Property appraiser gets 33-month term in flipping scheme

Ugorji was convicted of fraud for inflating values of houses

January 24, 2001|By John B. ODonnell | John B. ODonnell,SUN STAFF

G. Samson Ugorji, a real estate appraiser accused of providing more than 300 inflated appraisals for property flips in Baltimore, was sentenced yesterday to 33 months in federal prison.

Ugorji was found guilty in October of seven counts of mail and wire fraud for doing inflated appraisals on houses bought and resold at much higher prices by Robert L. Beeman of Wilmington, Del. Ugorji was acquitted on seven other counts.

Evidence at his trial focused on 42 appraisals for Beeman, who flipped more than 100 Baltimore houses.

In addition to those, Ugorji did 275 inflated appraisals for other property flippers that prosecutors were not allowed to mention at his trial, and he did not report all his income, Assistant U.S. Attorney Joseph L. Evans told Judge J. Frederick Motz.

Appraisals are a key element in property sales, because lenders will not provide mortgages unless an appraiser values the house at the sale price or higher.

Ugorji, 43, was also ordered to perform 250 hours of community service after his release from prison.

Most of the houses Beeman flipped were in the area north of Patterson Park. He and four other defendants pleaded guilty last year.

Others also sentenced

Beeman, who pleaded guilty to fraud, is scheduled to begin serving a three-year sentence next month.

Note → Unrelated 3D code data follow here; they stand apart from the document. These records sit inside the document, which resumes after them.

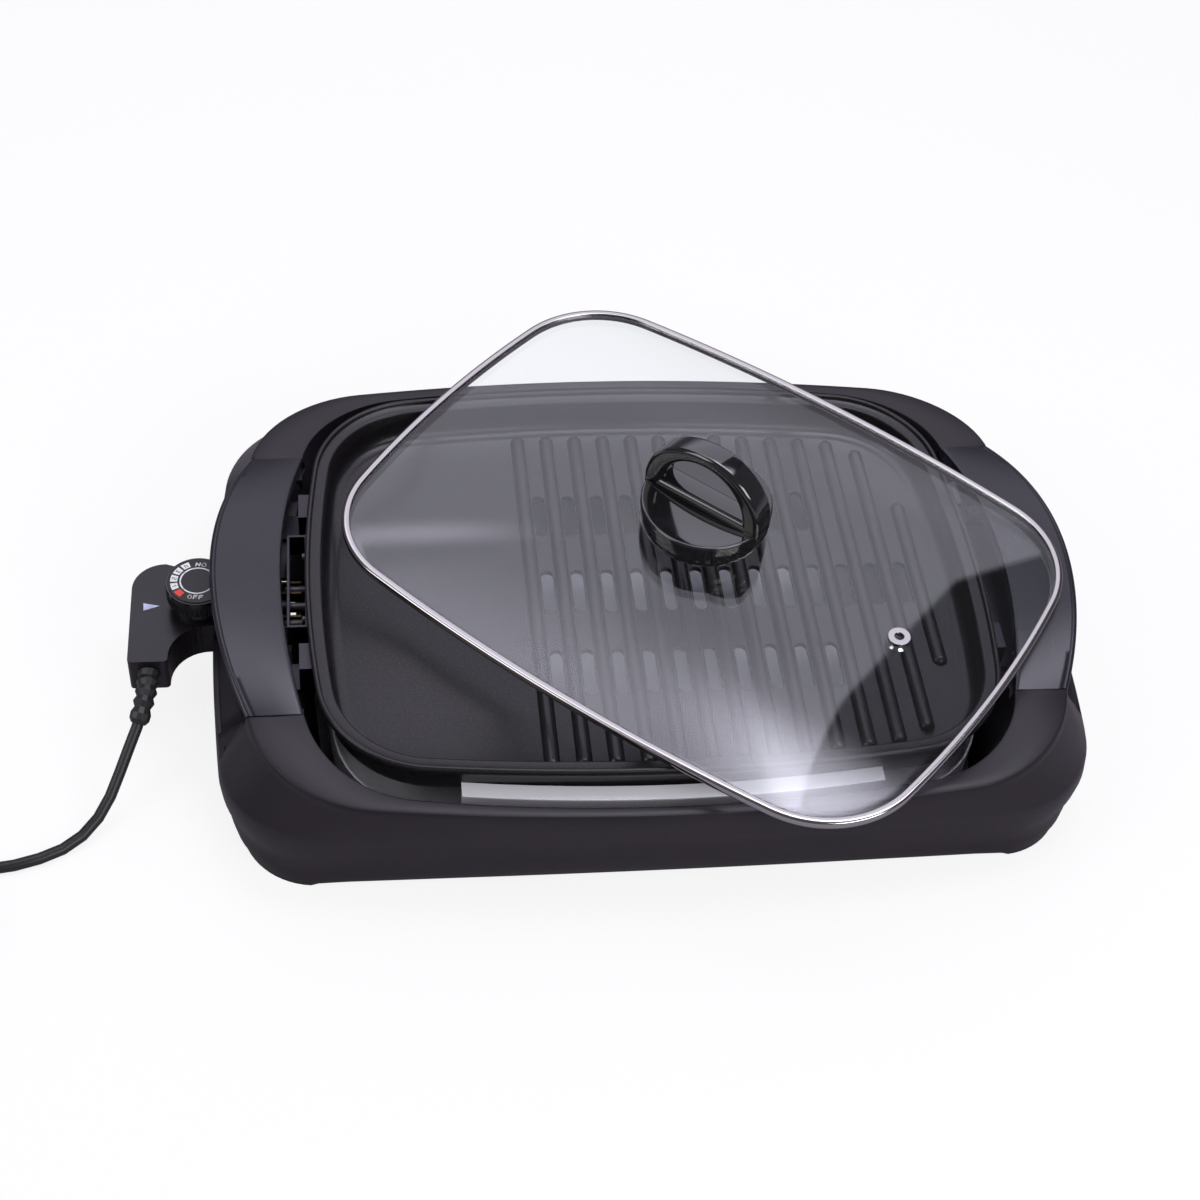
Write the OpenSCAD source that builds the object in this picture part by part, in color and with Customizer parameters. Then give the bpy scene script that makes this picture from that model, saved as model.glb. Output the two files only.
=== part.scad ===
// Countertop electric grill: a moulded base with two arched side handles, a lift-out drip tray,
// a ribbed grill plate with a heating element under it, a plug-in thermostat with its cord,
// and a loose glass lid that lies turned on top of the plate.
// Lengths are in millimetres and angles in degrees.

/* [Base] */
// How much longer the inner wall is than the plate
well_more_len = 19; // [18:0.5:22]
// How much wider the inner wall is than the plate
well_more_wid = 30.5; // [28:0.5:33]
// How much narrower the inner wall is at its floor, on each side
well_draft = 12; // [11:0.5:13]
// How much longer the body is than the inner wall, at its widest level
body_more_len = 97; // [94:1:102]
// How much wider the body is than the inner wall, at its widest level
body_more_wid = 10; // [8:1:14]
// How much shorter the body is at its lower edge
foot_less_len = 32; // [28:1:40]
// How much narrower the body is at its lower edge
foot_less_wid = 18; // [16:1:22]
// How much longer the rim's outer edge is than the inner wall
rim_more_len = 67; // [64:1:70]
// How much wider the rim's outer edge is than the inner wall
rim_more_wid = 15; // [12:1:18]
// Height of the rim where it meets the side handles
rim_z = 82; // [80:0.5:86]
// How far the rim drops towards the middle of the front and back
rim_dip = 6; // [0:0.5:8]
// How far the body drops under the side handles
scoop_depth = 22; // [18:0.5:26]
// Wall of the body moulding
body_wall = 3; // [2:0.1:4]
// Gap between the lower edge of the body and the table
foot_gap = 3.5; // [2:0.1:5]

/* [Side handles] */
// Half of the distance between a handle's two ends
wing_half = 105.5; // [100:0.5:110]
// Width of a handle at its ends
wing_end_wid = 34; // [30:0.5:36]
// How far a handle's outer edge bows out beyond its corners
wing_outer_bow = 22; // [20:0.5:24]
// Rise of a handle's outer edge at its middle
wing_rise = 17; // [12:0.5:20]
// Rise of a handle's inner edge at its middle
wing_inner_rise = 12; // [8:0.5:16]
// Bow of a handle's inner edge
wing_inner_bow = 13.4; // [10:0.1:14]
// Thickness of a handle
wing_t = 9; // [7:0.5:10]

/* [Grill plate] */
// Length of the plate over its lip
plate_len = 426; // [420:1:428]
// Width of the plate over its lip
plate_wid = 321.5; // [316:0.5:324]
// Corner radius of the lip
plate_r = 71; // [60:1:80]
// Height of the lip above the table
plate_z = 88.7; // [87:0.1:91]
// Height of the cooking surface above the table
floor_z = 64; // [63:0.5:66]
// Width of the raised bead round the lip
bead_w = 3; // [2:0.1:4]
// Width of the ledge that the lid fits
ledge_w = 7; // [5:0.5:8]
// Depth of that ledge below the bead
ledge_drop = 2.7; // [1:0.1:4]
// Thickness of the casting
cast_t = 3.5; // [3:0.1:4]
// Number of ribs
rib_count = 14; // [4:1:14]
// Distance from one rib to the next
rib_pitch = 19.22; // [18:0.02:19.4]
// Place of the first rib along the plate
rib_start = -70.5; // [-74:0.5:-66]
// Width of a rib
rib_w = 9.6; // [7:0.1:10.2]
// Height of a rib
rib_h = 4.2; // [2:0.1:5]
// Half length of the long ribs
rib_half = 139; // [130:0.5:141]
// Width of a drain slot
slot_w = 8; // [5:0.1:8.6]
// Length of a drain slot
slot_l = 36; // [20:0.5:40]
// Distance from one row of slots to the next
slot_row = 66; // [60:0.5:70]
// Height of the heating element and its pins
term_z = 55.5; // [54:0.1:55.6]
// Radius of the heating element's tube
tube_r = 4; // [3:0.1:4.2]
// Half of the distance between the two pins
pin_half = 14; // [12:0.5:16]
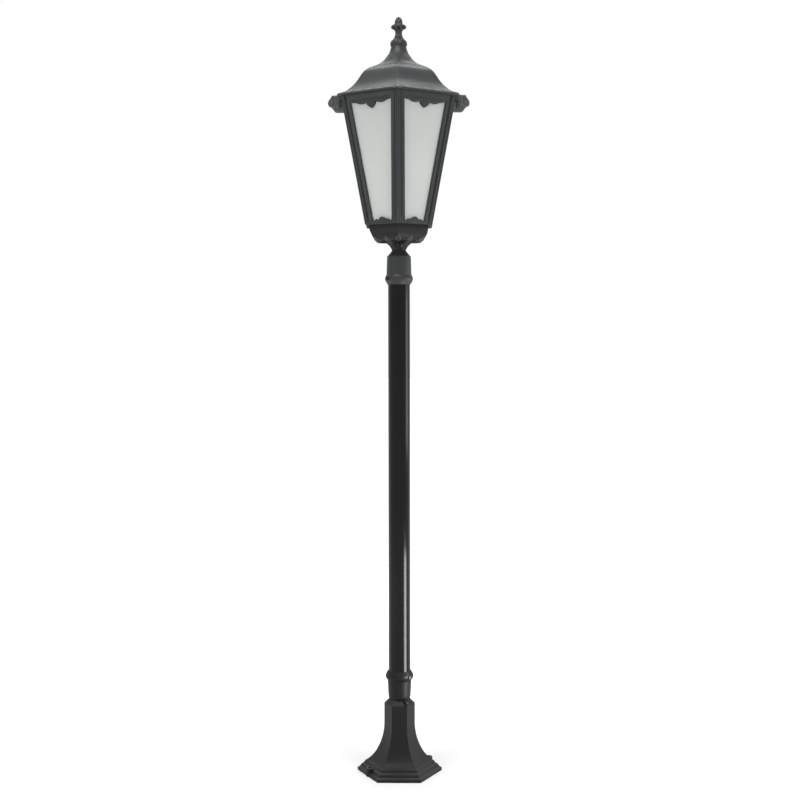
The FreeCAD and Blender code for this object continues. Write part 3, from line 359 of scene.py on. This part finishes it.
def eased(points, steps):
    """Points on a smooth line through the given ones."""
    line = []
    for number in range(len(points) - 1):
        before, start = points[max(number - 1, 0)], points[number]
        end, after = points[number + 1], points[min(number + 2, len(points) - 1)]
        for step in range(steps):
            t = step / steps
            line.append(tuple(0.5 * (2 * b + (c - a) * t + (2 * a - 5 * b + 4 * c - d) * t * t
                                     + (3 * b - a - 3 * c + d) * t ** 3)
                              for a, b, c, d in zip(before, start, end, after)))
    line.append(tuple(points[-1]))
    return line


def turned(bm, points, steps, base=0.0, closed=False):
    """Turn a line of radius and height, in millimetres, about the upright axis."""
    verts = [bm.verts.new((radius * MM, 0, (base + height) * MM)) for radius, height in points]
    edges = [bm.edges.new(pair) for pair in zip(verts, verts[1:])]
    if closed:
        edges.append(bm.edges.new((verts[-1], verts[0])))
    bmesh.ops.spin(bm, geom=verts + edges, cent=(0, 0, 0), axis=(0, 0, 1), angle=2 * math.pi, steps=steps,
                   use_merge=True)
    bmesh.ops.remove_doubles(bm, verts=bm.verts, dist=0.001 * MM)
    bmesh.ops.recalc_face_normals(bm, faces=bm.faces)


def threads(radius, depth, start, end, pitch):
    """A line up the flank of a screw thread."""
    turns = max(1, round((end - start) / pitch))
    step = (end - start) / turns
    line = []
    for number in range(turns):
        line += [(radius - depth, start + step * number), (radius, start + step * (number + 0.5))]
    return line + [(radius - depth, end)]


def share_along(table, t, smooth=True):
    """A value read from a short table of (place, value) with smooth joins."""
    for (low, first), (high, second) in zip(table, table[1:]):
        if t <= high:
            part = (t - low) / (high - low)
            if smooth:
                part = part * part * (3 - 2 * part)
            return first + (second - first) * part
    return table[-1][1]


# Outlines of leaves: half width as a share of the widest, along the length
POINTED = [(0, 0.42), (0.16, 0.84), (0.36, 1.0), (0.62, 0.80), (0.82, 0.46), (0.94, 0.20), (1, 0.03)]
BROAD = [(0, 0.94), (0.3, 0.86), (0.6, 0.80), (0.82, 0.70), (0.95, 0.42), (1, 0.1)]
ROUNDED = [(0, 0.86), (0.35, 1.0), (0.62, 0.92), (0.82, 0.68), (0.94, 0.36), (1, 0.06)]


def leaf_side(u, t, width, lobes, shape):
    """How far a point lies from the vein: its share of the width, notched between the lobes."""
    part = (t * lobes) % 1.0
    notched = lobes > 1 and 0.05 < t < 0.9 and abs(u) > 0.4
    notch = 1 - 0.30 * max(0.0, 1 - part / 0.4) ** 2 if notched else 1.0
    return u * width / 2 * share_along(shape, t) * notch


def leaf_lift(u, t, relief, lobes):
    """How far a point of the front stands up: crowned, sunk at the vein, ribbed, thin at its edge."""
    if abs(u) > 0.99 or t < 0.001 or t > 0.999:
        return relief * 0.12
    vein = math.exp(-(u / 0.13) ** 2)
    rib = math.cos(2 * math.pi * (t * lobes - abs(u) * 0.6 + 0.15)) * abs(u) * (1 - abs(u)) * 2
    crown = (1 - u * u) * min(1.0, 0.35 + t * 2)
    lift = relief * (0.38 + 0.55 * crown - 0.42 * vein + 0.30 * rib)
    return lift * (1 - 0.5 * max(0.0, (t - 0.85) / 0.15))


def place_on_line(points, runs, along):
    """The place at a length along a line, and the line's direction there."""
    number = 0
    while number < len(runs) - 1 and along > runs[number]:
        along -= runs[number]
        number += 1
    heading = (points[number + 1] - points[number]).normalized()
    return points[number] + heading * along, heading


def leaf(bm, line, width, relief, lobes=3, shape=POINTED, out=None, across=None, columns=10, rows=20,
         sink=0.5, fold=0.0):
    """A cast leaf laid along a line, its back sunk in what carries it.

    It faces out, or it is square to the line and to across. A fold bends its halves back, in degrees.
    """
    back = bmesh.ops.create_grid(bm, x_segments=columns, y_segments=rows, size=1.0)["verts"]
    faces = list(dict.fromkeys(face for vert in back for face in vert.link_faces))
    made = bmesh.ops.extrude_face_region(bm, geom=faces, use_keep_orig=True)["geom"]
    front = [item for item in made if isinstance(item, bmesh.types.BMVert)]
    bmesh.ops.reverse_faces(bm, faces=faces)
    points = [Vector(point) for point in line]
    runs = [(b - a).length for a, b in zip(points, points[1:])]
    length = sum(runs)
    for number, vert in enumerate(front + back):
        u, t = vert.co.x, (vert.co.y + 1) / 2
        side = leaf_side(u, t, width, lobes, shape)
        lift = leaf_lift(u, t, relief, lobes) if number < len(front) else -sink
        along = t * length + 0.10 * width * u * u * (1 - t)
        centre, heading = place_on_line(points, runs, min(max(along, 0.0), length))
        if out is not None:
            face = Vector(out).normalized()
            sideways = heading.cross(face)
        else:
            sideways = Vector(across).normalized()
            face = sideways.cross(heading)
        if fold:
            turn = Matrix.Rotation(math.radians(fold if side > 0 else -fold), 3, heading)
            sideways, face = turn @ sideways, turn @ face
        vert.co = (centre + sideways * side + face * lift) * MM


def face_frame(number, height):
    """Where a lantern side's middle lies at a height, with its directions across and out."""
    angle = 2 * math.pi * number / SIDES
    out, across = toward(angle), beside(angle)
    slope = (FRAME_HEAD - FRAME_FOOT) * COS30 / FRAME_HEIGHT
    reach = FRAME_FOOT * COS30 + slope * height
    up = (out * slope + lifted(1)).normalized()
    return out * reach + lifted(FRAME_BASE + height), across, across.cross(up)


def on_side(number, along, height):
    """A place on a lantern side, along it from its middle and up from the frame's base."""
    middle, across, _ = face_frame(number, height)
    return middle + across * along


# Castings with their edges rounded

def under_skin(point):
    """Keep the roof casting's own outside just below the smooth skin laid over it."""
    height = point.z - ROOF_BASE
    if height < RIM_HEIGHT:
        return point
    reach = max(abs(point.x * math.cos(turn) + point.y * math.sin(turn))
                for turn in (0, math.pi / 3, 2 * math.pi / 3)) / COS30
    gap_at_rim, gap_above = 1.4, 3.2
    limit = share_along(ROOF_LINE, height, smooth=False) - (gap_above if height > 12 else gap_at_rim)
    if height > NECK_START:
        limit *= 0.93
    if reach > limit:
        point = Vector((point.x * limit / reach, point.y * limit / reach, point.z))
    return point


def lower_crest(point):
    """The side scrolls' flat top, a little lower than the solid's."""
    shoulder = ROOF_BASE + 8
    if point.z > shoulder:
        point = Vector((point.x, point.y, shoulder + (point.z - shoulder) * 0.66))
    return point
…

Two principals of Macallan Funding Inc., a mortgage brokerage firm that handled many Beeman transactions, began serving sentences this month.

Michael M. Fishman is serving 30 months at a minimum-security prison in North Carolina while Scott R. Shinskie is serving 18 months at a camp in Cumberland.

Prosecutors had planned to seek a 36-month term for Ugorji, but reduced their recommendation by three months in exchange for Ugorji's agreement not to appeal his conviction.

Ugorji's lawyer, federal public defender Paula Xinis, asked for a further reduction on the grounds that Ugorji's role in Beeman's fraud scheme was minimal.

All he did was appraise properties at the value Beeman wanted, while others had more extensive roles, she said.

Motz wasn't persuaded. "Mr. Ugorji played an important role in this scheme," he said. "Frankly, I don't follow the argument that he wasn't essential. False appraisals are obviously essential to the success of a flipping scheme."

Ugorji told Motz that he was too trusting of Beeman and others and failed to verify information they gave him.

During the trial, he said, "I saw a sophisticated scheme that was morally and spiritually wrong and I am ashamed that my name was associated with that scheme."

Lenders, buyers cheated

Evans said later that Ugorji was responsible for causing lenders the loss of as much as $800,000.

Beeman usually paid between $10,000 and $20,000 for houses and sold them in the $80,000 range.

The buyers often were low-income African-Americans with flawed credit who were told they could own a house for a $500 down payment and monthly mortgage payments of roughly $400.

Evidence showed that mortgages for 55 percent to 75 percent of the purchase price were obtained for homebuyers after Beeman and others falsified documents submitted to the lenders, and that the loans usually exceeded the value of the house.